I’m hard on myself when it happens. Being an adult and doing a job well is all about training your brain to remember everything and think clearly no matter how distracted you could be. I get so angry with myself when I do retarded things like this because I know it’s a weakness I have and I have to work extra hard to compensate for it. When other people realize I do things like that I feel embarrassed and exposed. As I was walking in this morning and people were saying hi, I arrived at the moment where it dawned on me. What could I possibly respond with in my stunned reverie besides “I’m not holding my computer,” and that’s when I’m branded with the stupid stamp. Even though it shouldn’t mean that much, I addictively pride myself on remembering tiny things, being aware of what’s going on around me and multitasking like nobody’s business because it is just THAT BAD when I really flub up.

I live so far inside my own head that when I’m caught up in thought I disconnect from the outside world. I guess it’s kind of like the way your brain disconnects your motor functions when you’re in REM sleep so that while you’re dreaming, you don’t get up and walk around. And every so often you have one of those terrifying moments where you wake up in the middle of a dream and you literally can’t move your body. That’s kind of how I felt today.

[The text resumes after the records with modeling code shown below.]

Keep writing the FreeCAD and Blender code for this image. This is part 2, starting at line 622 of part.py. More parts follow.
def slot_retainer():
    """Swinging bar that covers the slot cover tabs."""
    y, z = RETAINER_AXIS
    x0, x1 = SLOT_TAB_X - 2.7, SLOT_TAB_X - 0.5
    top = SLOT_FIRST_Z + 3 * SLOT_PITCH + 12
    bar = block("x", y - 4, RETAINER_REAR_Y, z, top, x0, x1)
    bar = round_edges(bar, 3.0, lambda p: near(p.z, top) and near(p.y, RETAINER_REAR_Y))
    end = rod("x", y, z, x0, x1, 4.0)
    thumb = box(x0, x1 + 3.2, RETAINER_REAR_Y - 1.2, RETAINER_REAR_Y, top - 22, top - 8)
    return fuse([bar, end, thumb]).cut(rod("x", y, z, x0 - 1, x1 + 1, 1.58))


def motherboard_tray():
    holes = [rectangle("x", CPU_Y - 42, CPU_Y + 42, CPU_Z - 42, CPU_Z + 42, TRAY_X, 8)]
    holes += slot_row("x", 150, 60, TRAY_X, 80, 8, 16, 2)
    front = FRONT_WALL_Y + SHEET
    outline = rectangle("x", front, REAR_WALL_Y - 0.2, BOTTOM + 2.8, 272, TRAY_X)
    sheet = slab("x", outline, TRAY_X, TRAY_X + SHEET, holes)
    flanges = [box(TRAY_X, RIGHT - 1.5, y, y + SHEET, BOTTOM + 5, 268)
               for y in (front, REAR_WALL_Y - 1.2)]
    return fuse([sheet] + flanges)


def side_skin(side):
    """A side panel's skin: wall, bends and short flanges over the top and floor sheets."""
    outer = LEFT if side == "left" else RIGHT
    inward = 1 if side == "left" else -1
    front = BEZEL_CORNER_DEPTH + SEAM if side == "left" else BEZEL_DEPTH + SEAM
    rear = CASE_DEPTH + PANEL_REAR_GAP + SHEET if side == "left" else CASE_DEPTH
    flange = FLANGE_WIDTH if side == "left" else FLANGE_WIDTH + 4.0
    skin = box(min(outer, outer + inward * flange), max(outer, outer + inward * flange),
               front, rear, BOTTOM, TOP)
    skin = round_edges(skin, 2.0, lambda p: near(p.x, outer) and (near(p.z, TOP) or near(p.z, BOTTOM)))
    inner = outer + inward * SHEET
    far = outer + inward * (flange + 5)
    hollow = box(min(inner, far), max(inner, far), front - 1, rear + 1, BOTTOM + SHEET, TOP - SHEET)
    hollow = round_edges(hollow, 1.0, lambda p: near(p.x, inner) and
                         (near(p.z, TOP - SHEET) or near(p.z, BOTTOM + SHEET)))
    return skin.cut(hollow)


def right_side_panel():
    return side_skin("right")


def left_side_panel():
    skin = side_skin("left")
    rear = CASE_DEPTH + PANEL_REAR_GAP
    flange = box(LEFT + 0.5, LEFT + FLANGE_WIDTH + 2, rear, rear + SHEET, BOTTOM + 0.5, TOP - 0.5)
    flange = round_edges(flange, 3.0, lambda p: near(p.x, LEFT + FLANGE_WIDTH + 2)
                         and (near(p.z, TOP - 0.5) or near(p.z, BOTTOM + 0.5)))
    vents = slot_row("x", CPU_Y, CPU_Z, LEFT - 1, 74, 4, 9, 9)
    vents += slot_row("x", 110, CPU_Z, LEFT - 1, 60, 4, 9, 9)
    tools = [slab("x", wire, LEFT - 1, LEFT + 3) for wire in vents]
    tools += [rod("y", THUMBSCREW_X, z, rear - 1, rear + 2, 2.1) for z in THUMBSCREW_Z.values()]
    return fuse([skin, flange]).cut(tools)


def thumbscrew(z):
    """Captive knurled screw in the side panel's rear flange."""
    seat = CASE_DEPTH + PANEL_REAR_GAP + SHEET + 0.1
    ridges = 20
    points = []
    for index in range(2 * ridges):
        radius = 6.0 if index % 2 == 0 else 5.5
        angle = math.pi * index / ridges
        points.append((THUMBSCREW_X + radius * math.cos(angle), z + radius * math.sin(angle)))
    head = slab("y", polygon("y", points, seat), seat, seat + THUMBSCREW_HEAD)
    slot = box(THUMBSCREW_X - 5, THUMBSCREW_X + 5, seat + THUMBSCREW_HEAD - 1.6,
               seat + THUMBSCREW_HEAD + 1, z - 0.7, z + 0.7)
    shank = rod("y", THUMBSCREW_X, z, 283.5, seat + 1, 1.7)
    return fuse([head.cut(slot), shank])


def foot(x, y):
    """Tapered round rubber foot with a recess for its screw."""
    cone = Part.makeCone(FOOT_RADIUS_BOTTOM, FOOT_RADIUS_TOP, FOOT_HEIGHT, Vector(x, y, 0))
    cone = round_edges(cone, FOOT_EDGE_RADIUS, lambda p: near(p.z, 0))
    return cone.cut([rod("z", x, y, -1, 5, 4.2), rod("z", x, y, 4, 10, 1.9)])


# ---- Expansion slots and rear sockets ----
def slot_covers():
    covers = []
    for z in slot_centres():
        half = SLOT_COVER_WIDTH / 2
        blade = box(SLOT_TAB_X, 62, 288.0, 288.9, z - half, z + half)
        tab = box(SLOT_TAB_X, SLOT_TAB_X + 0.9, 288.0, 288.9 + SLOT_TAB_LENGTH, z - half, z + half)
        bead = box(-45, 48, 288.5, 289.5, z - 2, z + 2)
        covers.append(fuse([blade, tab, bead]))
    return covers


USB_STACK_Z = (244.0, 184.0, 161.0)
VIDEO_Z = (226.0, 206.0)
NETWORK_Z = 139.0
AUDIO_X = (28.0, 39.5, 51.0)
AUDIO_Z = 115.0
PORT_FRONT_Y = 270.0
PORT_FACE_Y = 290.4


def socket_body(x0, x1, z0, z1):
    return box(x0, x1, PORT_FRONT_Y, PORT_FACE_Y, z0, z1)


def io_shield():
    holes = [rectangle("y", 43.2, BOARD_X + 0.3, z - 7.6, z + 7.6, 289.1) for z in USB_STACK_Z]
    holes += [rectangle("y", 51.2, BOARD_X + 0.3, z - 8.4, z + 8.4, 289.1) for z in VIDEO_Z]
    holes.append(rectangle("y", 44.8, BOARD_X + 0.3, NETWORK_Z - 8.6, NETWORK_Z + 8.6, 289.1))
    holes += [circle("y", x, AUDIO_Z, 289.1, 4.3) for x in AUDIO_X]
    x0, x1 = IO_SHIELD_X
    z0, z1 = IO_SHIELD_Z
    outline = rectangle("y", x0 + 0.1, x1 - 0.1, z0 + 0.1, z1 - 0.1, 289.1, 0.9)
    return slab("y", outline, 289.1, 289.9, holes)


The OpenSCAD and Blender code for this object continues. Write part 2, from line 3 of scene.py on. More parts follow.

Only the strange thing is, I wasn’t caught up in thought when I left. It seemed like my mind was clear. I fell asleep for a few minutes on the couch before I left, I guess that’s what did it. But I didn’t even leave in a hurry.

When I forget to do something that huge, the reason it is so scary is because I have no idea how to prevent it. I can be as OCD as humanly possible and I’m still going to have moments when I’m caught off guard. I don’t feel like I have control over it when it happens. This might be a rather extreme and highly unlikely example, but what if I forget to put my pants on? That’s what it feels like. Not even kidding.

If you ever see me staring blankly into space please do me a favor and snap me out of whatever planet I am on…and tell me to put some pants on.